Make sanctions consistent again
Liberal democracies are ramping up pressure on Russia and Iran, but there are limits to the sacrifices the maritime industries can be asked to take on
If Western governments are going to tie shipowners’ hands behind their backs, at least make the playbook clear and congruous
POLLSTERS don’t routinely conduct separate surveys of the foreign policy preferences of shipping and marine insurance professionals. But their opinions on such matters will likely tend to reflect the wider outlook in the societies in which they live.
The clear consensus in liberal democracies is that Russia should be punished for its invasion of Ukraine and that the world would sleep easier if Iran were not in possession of nuclear weapons.
Considered purely as an abstract ethical question, sanctions in support of these ends are unobjectionable and command majority support in Europe and North America.
But sanctions are not purely an abstract ethical question. They impose costly obligations on for-profit shipping and marine insurance companies, in contravention of the free-market liberties our societies also esteem.
They have singularly not managed to cripple the Russian economy and there is little to suggest that the impending return to the pre-2016 status quo will have much impact on Iran either.
Critics contend that manifest inefficacy renders them almost pointless. So why should Western shipping and marine insurance be burdened with such detriments, especially when their Asian counterparts are actively encouraged to keep on trading?

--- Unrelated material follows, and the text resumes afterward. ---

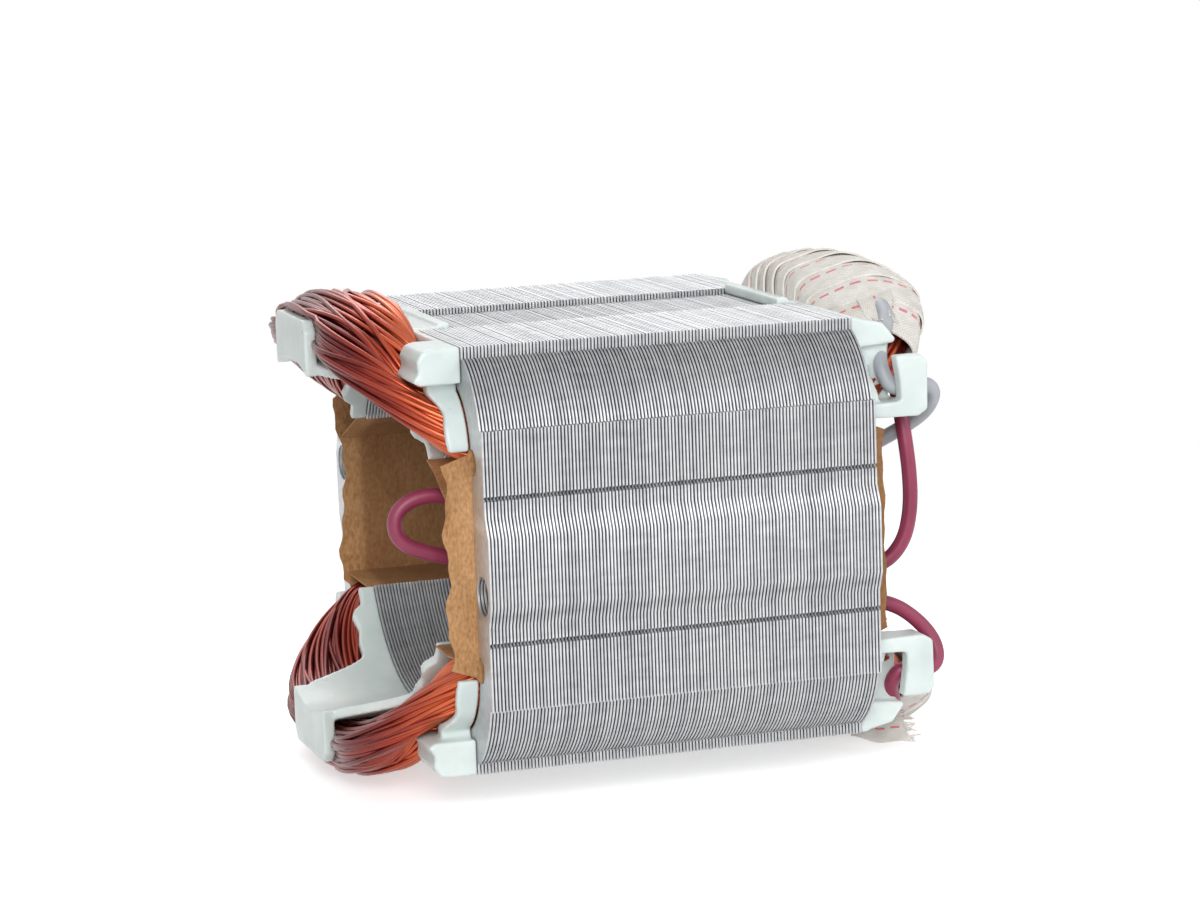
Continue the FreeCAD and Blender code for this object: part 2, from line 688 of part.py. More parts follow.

To the best of our knowledge, no industry leader has publicly spoken out against sanctions.
Although there is some evidence of tanker operators cheating on the current $60 per barrel price cap on Russian crude, a certain degree of malpractice is always going to be the way of this world.
The key thing is that there has been no return to the all-but-open refusal to heed the embargo on the white supremacist regime in what was then Rhodesia in the 1970s, for instance.
But it needs to be emphasised that the global majority does not live in liberal democracies. China is more than happy to buy discounted crude from Russia, while selling it full price arms and maintaining warm relations with Iran.
An increasing number of countries follow Beijing’s lead. Shipowners domiciled in BRICS member states, and BRICS member states wannabes, can happily ignore the Western playbook.
By contrast, contradictory government diktats are leaving their Western opposite numbers increasingly tied up in knots, as two Lloyd’s List stories this week illustrate.
As we reported yesterday, from next month the regulations governing the Russia price cap will diverge slightly between the EU and the UK, and markedly between those parties and the US.
This has understandably alarmed the Lloyd’s Market Association, which has highlighted the risk of hull, cargo and P&I underwriters being slapped with penalties purely because of these incompatibilities.